By Corey Erdman
After suffering his first professional loss to Jhonny Gonzalez, Abner Mares took it easy, by his standards.
In an eight month span, Mares took on Jonathan Oquendo, Jose Ramirez and Arturo Santos Reyes, a trio of undercard bouts as he collected himself following the shocking knockout loss to Gonzalez. Those would have been passable matchups for most fighters, but for a fighter who had consistently put himself in dangerous situations throughout his career, it was a bit alarming, and drew criticism from fans and critics alike.
Was Mares not the brave fighter he once was?
He put those questions to rest when he faced a much bigger, much stronger Leo Santa Cruz in April of 2015. Though he came up short in a bid for the vacant WBA featherweight title, what he earned back was perhaps more valuable.
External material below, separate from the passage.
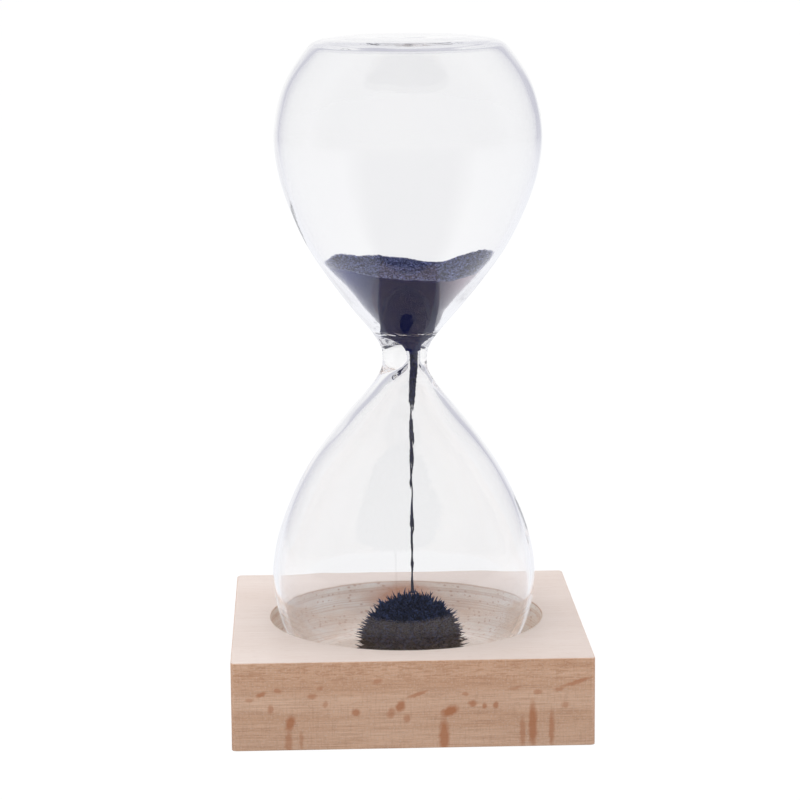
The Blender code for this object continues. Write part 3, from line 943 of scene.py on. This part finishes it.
PILE_RADIUS = 0.0108  # dense core, below the bristles
PILE_MIDDLE_X = round((pile_low.x + pile_high.x) / 2, 5)
PILE_CENTRE = Vector((PILE_MIDDLE_X, 0.0, 0.0130))
PILE_FOOT = GLASS_BOTTOM + END_WALL + 0.00005
PILE_REFLECTION_Z = 0.0148  # the grains are painted brown below this height, a painted reflection of the wooden block in the glass, and blue-black above
CORE_RINGS = 40
CORE_SEGMENTS = 120
CORE_POLAR = math.pi * 0.62  # the core is a ball down to this angle from its top
BRISTLE_SPREAD = 0.26  # how far the bristles lean out of true
CROWN_LONGEST = 0.0020  # longest bristle at the very top, under the stream
# a dense fur of short bristles, then the long ones that stand out of it: how many, shortest,
# longest, thinnest, thickest
BRISTLES = (
    (1400, 0.0010, 0.0017, 0.00022, 0.00034),
    (460, 0.0018, 0.0029, 0.00026, 0.00038),
)
NEEDLE_SIDES = 5
NEEDLE_STEPS = 5


def needle(length, width, place, direction, bend):
    """A tapering bristle of stacked grains."""
    helper = Vector((0, 0, 1)) if abs(direction.z) < 0.9 else Vector((1, 0, 0))
    first = direction.cross(helper).normalized()
    second = direction.cross(first).normalized()
    verts = []
    faces = []
    for step in range(NEEDLE_STEPS):
        t = step / (NEEDLE_STEPS - 1)
        middle = place + direction * (length * t) + bend * (length * t * t)
        radius = width * (1 - t) ** 0.7 * rng.uniform(0.75, 1.2)
        turn = rng.uniform(0, 1.2)
        for side in range(NEEDLE_SIDES):
            a = TURN * side / NEEDLE_SIDES + turn
            verts.append(middle + first * (radius * math.cos(a)) + second * (radius * math.sin(a)))
    verts[-NEEDLE_SIDES:] = [place + direction * length + bend * length]
    tip = len(verts) - 1
    for step in range(NEEDLE_STEPS - 1):
        low = step * NEEDLE_SIDES
        high = low + NEEDLE_SIDES
        for side in range(NEEDLE_SIDES):
            after = (side + 1) % NEEDLE_SIDES
            if high == tip:
                faces.append((low + side, low + after, tip))
            else:
                faces.append((low + side, low + after, high + after, high + side))
    faces.append(tuple(range(NEEDLE_SIDES)))
    return verts, faces


def bristle(direction, length, width, spread):
    """One needle on the core, turned a little away from straight out."""
    lean = (direction + Vector(rng.normal(0, spread, 3))).normalized()
    root = PILE_CENTRE + direction * (PILE_RADIUS - 0.0005)
    tip_z = root.z + lean.z * length
    if tip_z < PILE_FOOT + 0.0003:
        lean.z = (PILE_FOOT + 0.0003 - root.z) / length
        lean.normalize()
    bend = Vector(rng.normal(0, 0.10, 3))
    verts, faces = needle(length, width, root, lean, bend)
    return [(v.x, v.y, max(v.z, PILE_FOOT)) for v in verts], faces


def pile_core():
    """The rough core of the dome, cut off level at its foot."""
    rings = []
    for step in range(CORE_RINGS):
        polar = CORE_POLAR * (step + 1) / CORE_RINGS
        loop = []
        for i in range(CORE_SEGMENTS):
            a = TURN * i / CORE_SEGMENTS
            direction = Vector((
                math.sin(polar) * math.cos(a), math.sin(polar) * math.sin(a), math.cos(polar),
            ))
            rough = 0.00035 * noise.noise(direction * 14) + 0.0002 * noise.noise(direction * 40)
            place = PILE_CENTRE + direction * (PILE_RADIUS - 0.0003 + rough)
            place.z = max(place.z, PILE_FOOT)
            loop.append(tuple(place))
        rings.append(loop)
    return loft(rings)


def build_pile():
    """The dome over the magnet: a rough core set with bristles along the field."""
    parts = [pile_core()]
    golden = math.pi * (3 - math.sqrt(5))
    lowest = (PILE_FOOT + 0.0003 - PILE_CENTRE.z) / PILE_RADIUS
    for count, shortest, longest, thin, thick in BRISTLES:
        for i in range(count):
            level = 1 - (1 - lowest) * (i + 0.5) / count
            ring = math.sqrt(max(0.0, 1 - level * level))
            a = golden * i + rng.uniform(-0.12, 0.12)
            direction = Vector((ring * math.cos(a), ring * math.sin(a), level))
            length = rng.uniform(shortest, longest)
            if level > 0.97:
                length = min(length, CROWN_LONGEST)
            elif level < 0.25:
                length *= 1.25
            parts.append(bristle(direction, length, rng.uniform(thin, thick), BRISTLE_SPREAD))
    verts, faces = join_parts(parts)
    pile = add_mesh("bristling_iron_pile", verts, faces)
    pile.data.materials.append(make_filings(
        "pile_iron", rgb(10, 14, 34), rgb(60, 74, 112), 0.6,
        # foot colours: a painted reflection of the wooden block in the glass, browning the lower
        # pile
        foot=(rgb(3, 2, 3), rgb(48, 36, 36)),
    ))
    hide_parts("filings_pile")
    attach(pile, "pile")


# ---- stage, lamps, camera ----
CAMERA_DISTANCE = 0.6457
CAMERA_ELEVATION = math.radians(10.40)
CAMERA_TURN = math.radians(2.03)
CAMERA_ROLL = math.radians(-0.43)
CAMERA_AIM = Vector((-0.00107, 0.0, 0.0706))
CAMERA_LENS = 126.63


def build_camera():
    """A long lens, a little above and to the left of the block's front."""
    forward = Vector((
        math.sin(CAMERA_TURN) * math.cos(CAMERA_ELEVATION),
        math.cos(CAMERA_TURN) * math.cos(CAMERA_ELEVATION),
        -math.sin(CAMERA_ELEVATION),
    ))
    level = Vector((math.cos(CAMERA_TURN), -math.sin(CAMERA_TURN), 0.0))
    upright = level.cross(forward)
    right = math.cos(CAMERA_ROLL) * level + math.sin(CAMERA_ROLL) * upright
    up = math.cos(CAMERA_ROLL) * upright - math.sin(CAMERA_ROLL) * level
    data = bpy.data.cameras.new("photo_camera")
    data.lens = CAMERA_LENS
    data.sensor_width = 36.0
    data.clip_start = 0.01
    camera = bpy.data.objects.new("photo_camera", data)
    turn = Matrix((right, up, -forward)).transposed()
    camera.matrix_world = Matrix.Translation(CAMERA_AIM - CAMERA_DISTANCE * forward) @ turn.to_4x4()
    bpy.context.scene.collection.objects.link(camera)
    bpy.context.scene.camera = camera


FLOOR_HALF = 6.0
FLOOR_Z = -0.0001
FLOOR_SEEN = (0.985, 0.985, 0.985, 1)
FLOOR_GLARE = (0.90, 0.91, 0.95, 1)  # what reflections see of the floor round the block
FLOOR_FRONT = (0.10, 0.11, 0.16, 1)  # and of the floor between the block and the camera
FLOOR_FRONT_STARTS = 0.040  # distance from the middle where that dark part begins
FLOOR_BOUNCE = (0.45, 0.45, 0.46, 1)  # light that the floor sends to the other surfaces
FLOOR_SHADE = (0.03, 0.03, 0.03, 1)  # its own colour, which takes up the faint shadow
WORLD_FILL = (0.62, 0.64, 0.68, 1)
SOFT_STUDIO = (0.84, 0.84, 0.87, 1)
# tone of the studio, from 0 on the camera's side to 1 behind the object
STUDIO_STOPS = (
    (0.32, (0.42, 0.42, 0.45, 1)), (0.45, (0.60, 0.60, 0.62, 1)), (0.55, (0.80, 0.80, 0.82, 1)),
    (0.80, (0.75, 0.76, 0.78, 1)), (0.92, (0.58, 0.58, 0.66, 1)), (0.95, (0.62, 0.62, 0.69, 1)),
    (0.975, (0.95, 0.95, 0.96, 1)),
)
LIGHT_BOUNCES = 80  # light runs a long way round inside the glass walls


def add_lamp(name, place, aim, size, power, colour=(1, 1, 1)):
    data = bpy.data.lights.new(name, "AREA")
    data.shape = "RECTANGLE"
    data.size, data.size_y = size
    data.energy = power
    data.color = colour
    lamp = bpy.data.objects.new(name, data)
    lamp.location = place
    lamp.rotation_euler = (Vector(aim) - Vector(place)).to_track_quat("-Z", "Y").to_euler()
    lamp.visible_camera = False
    lamp.visible_transmission = False
    lamp.visible_glossy = False
    bpy.context.scene.collection.objects.link(lamp)


def studio_tone(n, direction):
    """Brightness of the studio that reflections see: white behind, softer round the camera."""
    towards = n.node("ShaderNodeSeparateXYZ", {"Vector": direction})
    ramp = n.node("ShaderNodeValToRGB", {"Fac": n.span(towards.outputs["Y"], -1.0, 1.0)})
    stops = ramp.color_ramp.elements
    stops[0].position, stops[0].color = 0.0, (0.46, 0.46, 0.48, 1)
    stops[1].position, stops[1].color = 1.0, (1.0, 1.0, 1.0, 1)
    for position, colour in STUDIO_STOPS:
        stop = stops.new(position)
        stop.color = colour
    return ramp.outputs["Color"]


def after_many(n, path, tone):
    """Rays turned about many times inside the glass see a softer studio."""
    through = n.span(path.outputs["Transmission Depth"], 3.0, 4.0)
    turned = n.span(path.outputs["Glossy Depth"], 1.0, 2.0)
    return n.mix(n.math("MAXIMUM", through, turned), tone, SOFT_STUDIO)


def build_stage():
    """A plain pale floor that glows evenly; reflections and bounced light see other tones."""
    corners = [(x * FLOOR_HALF, y * FLOOR_HALF, FLOOR_Z)
               for x, y in ((-1, -1), (1, -1), (1, 1), (-1, 1))]
    floor = add_mesh("studio_floor", corners, [(0, 1, 2, 3)], smooth=False)
    n = Nodes(bpy.data.materials.new("floor_white"))
    path = n.node("ShaderNodeLightPath")
    here = n.node("ShaderNodeNewGeometry").outputs["Position"]
    outward = n.node("ShaderNodeVectorMath", {0: here}, operation="NORMALIZE").outputs[0]
    away = n.node("ShaderNodeVectorMath", {0: here}, operation="LENGTH").outputs["Value"]
    near = n.span(away, 0.35, 1.6, 1.0, 0.0)
    forward = n.node("ShaderNodeSeparateXYZ", {"Vector": outward}).outputs["Y"]
    in_front = n.times(
        n.span(forward, -0.50, -0.80),
        n.span(away, FLOOR_FRONT_STARTS, FLOOR_FRONT_STARTS + 0.010),
    )
    glare = n.mix(in_front, FLOOR_GLARE, FLOOR_FRONT)
    mirrored = n.mix(near, studio_tone(n, outward), glare)
    seen = n.mix(path.outputs["Diffuse Depth"], FLOOR_SEEN, FLOOR_BOUNCE)
    seen = n.mix(path.outputs["Glossy Depth"], seen, after_many(n, path, mirrored))
    glow = n.node("ShaderNodeEmission", {"Color": seen, "Strength": 1.0})
    plain = n.node("ShaderNodeBsdfDiffuse", {"Color": FLOOR_SHADE})
    both = n.node("ShaderNodeAddShader")
    n.feed(both.inputs[0], glow)
    n.feed(both.inputs[1], plain)
    n.feed(n.output.inputs["Surface"], both)
    floor.data.materials.append(n.owner)


def build_world():
    """A white studio with softer reflections."""
    world = bpy.data.worlds.new("studio")
    n = Nodes(world)
    path = n.node("ShaderNodeLightPath")
    direction = n.node("ShaderNodeTexCoord").outputs["Generated"]
    seen = n.mix(path.outputs["Diffuse Depth"], (1, 1, 1, 1), WORLD_FILL)
    mirrored = after_many(n, path, studio_tone(n, direction))
    seen = n.mix(path.outputs["Glossy Depth"], seen, mirrored)
    n.feed(n.tree.nodes["Background"].inputs["Color"], seen)
    scene = bpy.context.scene
    scene.world = world
    scene.view_settings.view_transform = "Standard"
    scene.cycles.max_bounces = LIGHT_BOUNCES
    scene.cycles.transmission_bounces = LIGHT_BOUNCES
    scene.cycles.glossy_bounces = LIGHT_BOUNCES


def build_lamps():
    add_lamp("top_softbox", (-0.08, 0.16, 0.75), (0, 0, 0.05), (0.7, 0.7), 4.9, (0.96, 0.98, 1.0))
    add_lamp("left_softbox", (-0.75, -0.35, 0.35), (0, 0, 0.08), (0.5, 0.8), 3.0)
    add_lamp("right_softbox", (0.75, -0.30, 0.35), (0, 0, 0.08), (0.5, 0.8), 3.0)


build_camera()
build_stage()
build_world()
build_lamps()
build_block()
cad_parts["magnet_disc"].material_slots[0].material = make_ferrite("ferrite")
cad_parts["magnet_cover"].material_slots[0].material = make_beech("cover_beech")
build_glass()
build_seal()
build_charge()
build_stream()
build_pile()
“It was a great fight against Leo. I came up short, but I got the respect from the people. I earned their respect, and that's a title for me right there,” said Mares.
The three-time world champion will make an attempt at a fourth strap on June 25, and he won't do it the easy way either. Mares takes on the hard-charging Jesus Cuellar for the WBA featherweight title, in a bout slated as the co-feature to the Keith Thurman-Shawn Porter welterweight showdown on CBS.
“I want to make a point that I'm a fighter who never took the easy route. I will always chase the best and toughest opponent out there,” said Mares.
The reality is that if you want a title at featherweight right now, there are no easy options. The men holding the belts right now are named Cuellar, Santa Cruz, Gary Russell and Vasyl Lomachenko. Mares will have now challenged two of them, and also the man Russell beat to win the WBC title, Jhonny Gonzalez.
If Mares can't get past Cuellar at the Barclays Center in Brooklyn, it might come down to genetics. In lower weight classes, Mares was able to mug opponents on the inside, while posessing plenty of boxing ability to mix it up. But at just over 5'4”, the elite featherweights have thus far proven to be too much for him physically.
Cuellar is the kind of rough and tumble pressure fighter who could confirm that. And yet, Mares is willing to step in and get the answer.
“He's a great champion in his prime. He's strong, he's young. Just like I like 'em man. It's a tremendous fight against a tremendous fighter in prime time. What more could you ask for?”